Within philanthropy circles, people are beginning to look beyond grants to the creation of a package of what might be called social finance, which will not only be bigger but will involve the kind of expertise traditionally considered the province of the financial industry. If the UN’s Sustainable Development Goals (SDGs) are to be achieved, massive sums need to be raised – the SDG Philanthropy Platform estimates a $2.5 trillion funding gap. How will foundations respond and what will the implications be for the character of future philanthropic institutions?
Much of the discussion that follows will focus on Asia, since the point of departure for this article is the prominence of the topic of impact investing at the recent Asian Venture Philanthropy Network (AVPN) conference held in Singapore. However, readers in many parts of the world will recognize the issues that impact investing throws up for devotees and sceptics alike.
Singapore minister of culture, Grace Fu, during her keynote speech at the AVPN conference.

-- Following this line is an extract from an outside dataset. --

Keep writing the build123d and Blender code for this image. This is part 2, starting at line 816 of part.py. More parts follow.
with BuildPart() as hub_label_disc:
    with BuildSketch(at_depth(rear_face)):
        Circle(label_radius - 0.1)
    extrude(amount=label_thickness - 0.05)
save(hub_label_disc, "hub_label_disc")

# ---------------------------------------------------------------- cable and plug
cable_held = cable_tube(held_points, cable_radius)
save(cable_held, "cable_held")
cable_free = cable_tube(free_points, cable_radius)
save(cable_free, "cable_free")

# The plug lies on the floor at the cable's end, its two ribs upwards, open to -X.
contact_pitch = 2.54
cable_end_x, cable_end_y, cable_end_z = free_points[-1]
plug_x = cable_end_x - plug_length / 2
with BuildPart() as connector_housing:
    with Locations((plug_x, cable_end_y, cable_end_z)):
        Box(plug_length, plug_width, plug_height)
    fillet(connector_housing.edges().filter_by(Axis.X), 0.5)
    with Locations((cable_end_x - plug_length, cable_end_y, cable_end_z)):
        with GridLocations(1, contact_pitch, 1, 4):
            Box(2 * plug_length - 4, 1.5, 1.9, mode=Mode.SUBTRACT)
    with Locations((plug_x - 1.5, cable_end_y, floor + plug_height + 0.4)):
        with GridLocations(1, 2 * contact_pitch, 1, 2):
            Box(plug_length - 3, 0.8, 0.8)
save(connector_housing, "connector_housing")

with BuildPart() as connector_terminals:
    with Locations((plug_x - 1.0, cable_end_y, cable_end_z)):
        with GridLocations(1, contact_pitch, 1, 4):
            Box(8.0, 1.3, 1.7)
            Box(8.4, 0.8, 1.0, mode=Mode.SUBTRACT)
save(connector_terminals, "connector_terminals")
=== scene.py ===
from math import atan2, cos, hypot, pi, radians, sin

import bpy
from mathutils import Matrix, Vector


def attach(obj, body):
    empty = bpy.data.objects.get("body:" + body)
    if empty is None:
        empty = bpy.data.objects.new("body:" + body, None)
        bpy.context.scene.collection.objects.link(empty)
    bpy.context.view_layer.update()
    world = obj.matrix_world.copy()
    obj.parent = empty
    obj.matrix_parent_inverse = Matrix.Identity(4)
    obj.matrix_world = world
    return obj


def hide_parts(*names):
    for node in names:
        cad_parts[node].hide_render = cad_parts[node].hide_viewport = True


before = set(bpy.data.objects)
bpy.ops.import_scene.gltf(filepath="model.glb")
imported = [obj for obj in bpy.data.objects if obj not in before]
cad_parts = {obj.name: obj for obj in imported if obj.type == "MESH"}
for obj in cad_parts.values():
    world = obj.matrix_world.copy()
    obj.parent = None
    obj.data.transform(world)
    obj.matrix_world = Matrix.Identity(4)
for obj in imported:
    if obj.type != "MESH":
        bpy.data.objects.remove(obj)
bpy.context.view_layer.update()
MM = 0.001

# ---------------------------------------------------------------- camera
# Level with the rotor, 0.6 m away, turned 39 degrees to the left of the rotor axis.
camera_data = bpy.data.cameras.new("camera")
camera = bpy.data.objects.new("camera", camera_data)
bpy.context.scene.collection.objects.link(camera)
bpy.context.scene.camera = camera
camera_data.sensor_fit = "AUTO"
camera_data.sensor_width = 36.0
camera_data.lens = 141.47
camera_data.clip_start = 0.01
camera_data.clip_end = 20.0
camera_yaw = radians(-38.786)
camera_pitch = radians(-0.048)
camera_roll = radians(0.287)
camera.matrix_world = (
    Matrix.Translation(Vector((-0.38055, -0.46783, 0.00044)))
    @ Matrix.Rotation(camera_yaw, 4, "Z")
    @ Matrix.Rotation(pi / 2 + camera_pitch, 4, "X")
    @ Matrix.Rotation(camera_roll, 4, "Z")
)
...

In any case, Asia is arguably the exemplar par excellence for the more varied use of capital for social ends. While much of the region is in the ‘emergent philanthropy market’ bracket, according to Karen Wilson of OECD, it is the most dynamic in the world when it comes to social impact investing, or SII as the OECD labels it. There are bills in the pipeline to support social entrepreneurship in India, Thailand and the Philippines. In Australia, the government of New South Wales has set up an office of SII. In Japan, the Sasakawa Peace Foundation (SPF) has launched an impact investment fund and the government is setting up a $150 million fund to support the development of the practice, while there are impact investing venture capital firms in Taiwan and Vietnam.